C’est un virus social. L’intérêt, c’est de contrer l’“effet apéro”, si je puis dire », affirmait jeudi le patron de LREM, Stanislas Guerini, sur BFMTV, à propos d’un possible couvre-feu à partir de 18 heures pour endiguer la pandémie de Covid-19. Pour gagner la guerre virale, le gouvernement entre en guerre contre l’apéro – au risque de d’énerver bon nombre de Français.
Moment de convivialité, de transition, qui accompagne le retour de la vie professionnelle vers la vie personnelle, l’apéro est en effet profondément inscrit dans nos modes de vies. Comment expliquer que nous y soyons si attachés ?
Qu’est-ce au juste qu’un apéro ? Diminutif familier d’apéritif, le terme est issu du latin aperire, « ouvrir ». Ce n’est pas, pourtant, comme on pourrait le penser, l’appétit qu’il s’agit d’ouvrir lors de l’apéro, mais les pores de la peau ! À l’origine, les boissons apéritives, alcoolisés, souvent amères, et infusées d’innombrables plantes sont des « médicament[s] qui ouvre[nt] les voies de l’élimination », qui permettent au corps de se purger des miasmes, comme l’explique Diderot dans l’Encyclopédie. Inventées en Italie (Martini, Campari, etc.) avant de se propager en Savoie via les Alpes, ces boissons sont bues en privé à des fins curatives.
C’est au XIXe siècle que, comme on le voit chez Maupassant par exemple, l’apéritif devient un moment de convivialité partagé. « Le mythe et le rite de l’apéritif, c’est d’être vu. L’important est d’être ensemble, et vu par les autres », souligne l’historien Didier Nourrisson, auteur d’Une Histoire du vin (Perrin, 2017). Les boissons apéritives s’hybride alors avec des traditions beaucoup plus anciennes : déjà « au Moyen Âge on “portait une santé” en élevant son verre de vin. On choquait les verres en souhaitant à l’autre une bonne santé. » Signe, peut-être, que la santé n’est pas seulement une affaire solitaire, privée, de remède ingurgité, qu’elle possède, au contraire, une dimension collective.

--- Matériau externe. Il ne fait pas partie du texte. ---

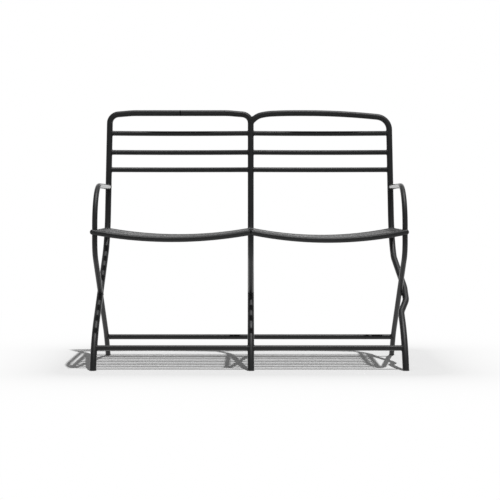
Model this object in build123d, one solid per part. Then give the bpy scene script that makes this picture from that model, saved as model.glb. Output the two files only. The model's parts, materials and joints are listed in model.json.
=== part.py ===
from build123d import *
import math
import os

# Cafe bench for two: welded round tube, three crossed leg sets, two sagging slatted seats,
# two back loops with three bars each, and an open arm at each end.
# Millimetres, +Z up, front towards -Y. The model is worked out with the front feet on Y = 0,
# and is moved at the end so that the origin is the bottom centre of the whole box.

# Tube stock.
frame_tube_d = 22.0
arm_tube_d = 18.0
seat_rail_d = 18.0
side_rail_d = 18.0
back_bar_d = 18.0
stretcher_d = 18.0
tube_wall = 1.5

# Leg planes, left to right, and how far the arm tubes sit to the right of theirs.
side_plane_x = 513.0
center_plane_x = 4.7
left_arm_offset = 1.2
right_arm_offset = 1.8

# Front leg and upright, one tube seen from the side.
front_knee_y = 32.9
front_knee_z = 99.6
front_knee_r = 300.0
hip_y = 460.3
hip_z = 418.3
hip_r = 240.0
back_recline_deg = 11.3

# Arches of the two back loops.
arch_z = 881.2
left_corner_r = 33.0
right_corner_r = 48.0
left_shoulder_run = 83.0
left_shoulder_fall = 7.2
left_shoulder_r = 300.0
right_shoulder_run = 178.0
right_shoulder_fall = 18.4
right_shoulder_r = 2450.0
inner_level_run = 120.0
inner_level_r = 1450.0
inner_curve_run = 60.0
inner_curve_fall = 3.0
inner_curve_r = 200.0
inner_bend_run = 25.0
inner_bend_fall = 10.5
inner_bend_r = 55.0
inner_fall_at_weld = 33.0

# Arm, post and rear leg, one tube seen from the side.
arm_z = 608.5
arm_bend_r = 135.0
post_y = 40.0
post_knee_z = 385.0
post_knee_r = 76.0
rear_bend_y = 410.0
rear_bend_z = 82.0
rear_bend_r = 300.0
rear_foot_y = 472.0

# Side step of the right front leg, which passes the rear leg on its outer side.
step_half_flat = 34.0
step_down_run = 62.0
step_up_run = 165.0
step_down_r = 60.0
step_up_r = 160.0
tube_gap = 0.3

# Seats.
seat_rail_z = 453.0
seat_sags = {"left": 23.5, "right": 26.0}
seat_joint_gap = 1.0
seat_rail_overhang = 4.0
slat_w = 25.0
slat_t = 5.0
slat_below_rail_top = 1.0
slat_count = 8

# Back bars, lowest first: how far they lie under the arch, and how far they bow to the rear.
back_bar_drops = (209.3, 145.4, 74.9)
back_bar_bow = 25.0

# Stretchers between the leg sets.
stretcher_z = 71.0

# Plugs, caps and the sleeve inside the left arch.
plug_flange_t = 3.0
plug_proud = 0.4
plug_stem_len = 22.0
fit_clearance = 0.2
post_over_seat = 1.0
post_cap_rise = 4.0
arch_sleeve_len = 60.0

# How far a cut or a tube runs past the face that trims it.
overrun = 30.0

recline = math.tan(math.radians(back_recline_deg))
post_cap_z = seat_rail_z + seat_rail_d / 2 + post_over_seat
leg_names = ("left", "center", "right")
leg_x = {"left": -side_plane_x, "center": center_plane_x, "right": side_plane_x}
seat_sides = ("left", "right")
seat_ends_x = {
    "left": (-side_plane_x, center_plane_x),
    "right": (center_plane_x, side_plane_x),
}


def back_y(z):
    # Depth of the back plane at a height.
    return hip_y + (z - hip_z) * recline


def rod(path, diameter):
    # A solid round bar along a path.
    section = Plane(origin=path @ 0, z_dir=path % 0) * Circle(diameter / 2)
    return sweep(section, path=path)


def tube(path, diameter):
    # A hollow tube along a path.
    bore = rod(path, diameter - 2 * tube_wall)
    return rod(path, diameter) - bore


def beyond(point, neighbour):
    # The point pushed past an end of a path, away from its neighbour.
    out = (Vector(*point) - Vector(*neighbour)).normalized()
    return Vector(*point) + out * overrun


def above(shape, height):
    # What lies over a level.
    reach = Vector(*shape.bounding_box().size).length + overrun
    middle = shape.bounding_box().center()
    keep = Pos(middle.X, middle.Y, height + reach / 2) * Box(2 * reach, 2 * reach, reach)
    return shape & keep


def biggest(shape):
    # The one real solid of a trimmed tube.
    return sorted(shape.solids(), key=lambda solid: solid.volume)[-1]


def by_height(shape):
    # The solids of a cut tube, lowest first.
    return sorted(shape.solids(), key=lambda solid: solid.center().Z)


def front_leg_points(x):
    # Foot, knee and hip of a front leg.
    return [(x, 0, 0), (x, front_knee_y, front_knee_z), (x, hip_y, hip_z)]


def rear_leg_points(x):
    # Knee under the seat, lower bend and foot of a rear leg.
    return [(x, post_y, post_knee_z), (x, rear_bend_y, rear_bend_z), (x, rear_foot_y, 0)]


def crossing():
    # Where the straight parts of a front and a rear leg cross, seen from the side.
    front_slope = (hip_y - front_knee_y) / (hip_z - front_knee_z)
    rear_slope = (rear_bend_y - post_y) / (rear_bend_z - post_knee_z)
    rise = post_y - front_knee_y + front_slope * front_knee_z - rear_slope * post_knee_z
    z = rise / (front_slope - rear_slope)
    return front_knee_y + front_slope * (z - front_knee_z), z


def stepped_leg_points(x):
    # The right front leg: it steps outward where it passes the rear leg.
    foot, knee, hip = front_leg_points(x)
    y, z = crossing()
    along = (Vector(*hip) - Vector(*knee)).normalized()
    side = Vector(right_arm_offset + arm_tube_d / 2 + tube_gap + frame_tube_d / 2, 0, 0)
    middle = Vector(x, y, z)
    below = step_half_flat + step_down_run
    over = step_half_flat + step_up_run
    step_in = [middle - along * below, middle - along * step_half_flat + side]
    step_out = [middle + along * step_half_flat + side, middle + along * over]
    return [foot, knee] + step_in + step_out + [hip]


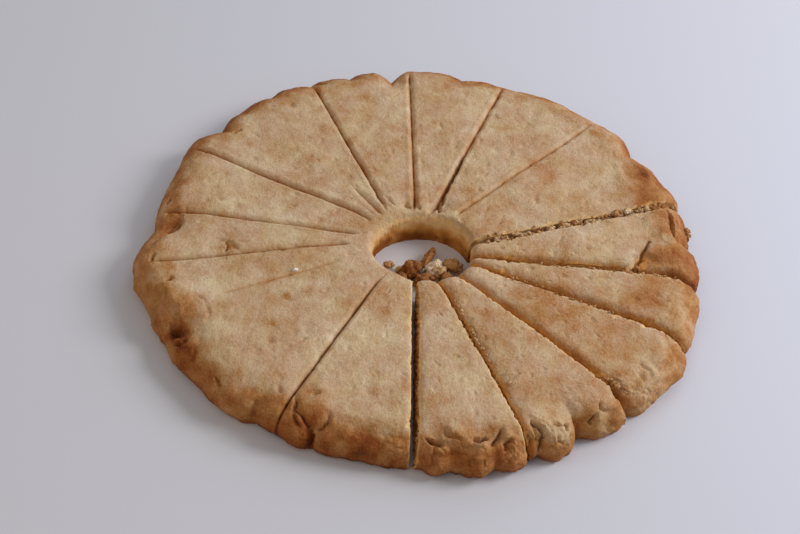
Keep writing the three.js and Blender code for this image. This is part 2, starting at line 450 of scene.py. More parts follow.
# The folded corner beside the front score
FRONT_CORNER_MARKS: tuple[Mark, ...] = (
    Slit(((244.8, 89.4), (245.6, 93), (246.2, 97), (249, 99.6), (251, 102.4), (252.2, 104)), 2.2, 2.6),
    Slit(((252.2, 104.4), (253.6, 101.8), (254.2, 97), (253.6, 93)), 2.2, 2.0),
    Slit(((250.8, 101), (251.4, 106), (252, 114)), 3.4, 4.2),
    Slit(((246.2, 97), (247.2, 102), (249.8, 105.6)), 2.0, 1.8), Patch(248.4, 101.6, 2.6, 1.5),
    Patch(246.6, 106, 3.4, 1.3), Patch(250.2, 95.4, 5.0, 1.3),
    Flake(((246.6, 91.4), (248.6, 88.6), (251, 88)), -0.7, 4),
    Slit(((247.8, 89.4), (249, 88.0), (250.6, 87.8)), 1.8, 1.0),
    Flake(((247.6, 87.6), (249.2, 87.2), (251.4, 85.4)), 0.7, 3),
)
# Pits and folds in the nose of slice 5
SLICE_5_MARKS: tuple[Mark, ...] = (
    Slit(((275.2, 99.4), (276.6, 102.0), (278.8, 102.6)), 3.8, 4.0, 0.15),
    Flake(((278.2, 96.6), (279.6, 99), (280.6, 103)), 0.9, 2.2),
    Slit(((278.7, 95.0), (279.8, 99.6), (281.8, 101.2), (283.0, 101.0)), 2.4, 2.2),
    Slit(((284.3, 100.6), (285.7, 102.6), (287.6, 101.6)), 3.4, 3.6, 0.15), Patch(286.2, 105, 2.2, 0.9),
    Slit(((291.0, 99), (289.8, 103.2), (287.4, 107.4)), 3.2, 3.6, 0.18),
    Slit(((292.0, 104.6), (290.8, 108.4), (290.6, 112)), 4.0, 2.8), Patch(281.6, 108, 5.0, -2.0),
    Patch(284.6, 112, 2.6, 1.2), Patch(284.2, 118, 2.6, 1.2),
    Slit(((276.4, 103), (276.8, 108), (276, 114)), 2.2, 1.2),
)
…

Notre humaine santé est indissociable du soin que nous prenons de notre commune sociabilité. Et l’apéro, c’est précisément le moment suspendu, incertain, où le cours usuel, mécanique, de nos relations avec les autres déraille. Quelque chose d’imprévisible, aussi imprévisible que les hommes, commence lorsque les convives se rassemblent autour de la table basse et commence à picorer des cacahuètes. L’apéro introduit un temps nouveau dans la journée, il déverrouille (« ap-veru », du latin veru, « gond », selon le linguiste Julius Pokorny), il « ouvre », littéralement, un nouvel horizon, commun, d’invention, d’imagination. On « refait le monde. » Qu’aperire partage la même racine que pario, « mettre au monde », « enfanter » est tout sauf un hasard de ce point de vue : la natalité est, par excellence, l’événement qui renouvelle le réel.
Poussons encore un peu l’exploration étymologique. Aperire et pario possèdent un autre cousin étymologique : Parca, les Parques, ces déesses romaines du destin qui assignent, à chaque être, le temps limité de leur existence. Les puissances du destin ouvrent le monde parce qu’elles décident de son devenir. Mouvement mystérieux, inexplicable, qui a fini par réunir les amis autour d’un bon verre de vin et de quelques tranches de charcuterie. De cette loi secrète, nous ne saurons jamais rien : nous ne pouvons que l’accepter, l’embrasser. « Amor fati », « amour du destin », disait Nietzsche. Tel est bien l’esprit de l’apéro : apprécier ce qui nous est donné, ce qui nous échoit, et dont nous oublions la joie simple lorsque nous sommes entraînés dans le rythme effréné du monde. Les verres levés par les convives auraient presque des airs de libations romaines ! L’apéro, c’est sacré.